By mapping out a normal identity profile, you can spot when something deviates in a way that suggests an impersonation or account takeover.
This is precisely where Varonis comes into play.
Varonis’ platform is built to map accounts across an organization’s entire ecosystem back to a single human identity, even if a user has dozens of accounts across SaaS apps, AD domains, and cloud services. It then correlates each user’s roles, group memberships, and entitlements to understand their typical access patterns and privileges. Using machine learning, Varonis classifies which accounts or access rights are high risk compared to normal user access.
Varonis’ identity threat detection capability
Varonis’ identity threat detection capability
Armed with this context, Varonis can flag suspicious activity that might indicate a deepfake or credential compromise. For example, it can catch impossible travel logins, an employee account trying to access data it has never accessed before, or a flurry of file access outside of working hours. These subtle signs often accompany an attack where the adversary, despite using a stolen or faked identity, fails to mimic the victim’s usage patterns.

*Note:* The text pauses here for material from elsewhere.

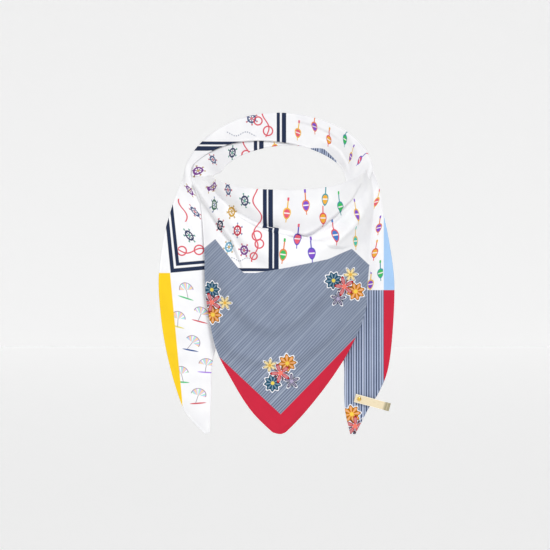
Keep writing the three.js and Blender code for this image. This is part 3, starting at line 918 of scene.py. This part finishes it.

When such an alert is triggered, security teams can drill down and see that User X’s identity might be compromised, and, importantly, they can respond in a coordinated way. Varonis makes it easy to immediately disable or lock down the affected user’s accounts across dozens of systems at once. This is important if, say, an attacker deepfakes their way into obtaining someone’s Okta credentials — you want to quickly revoke that identity’s access everywhere before the damage spreads.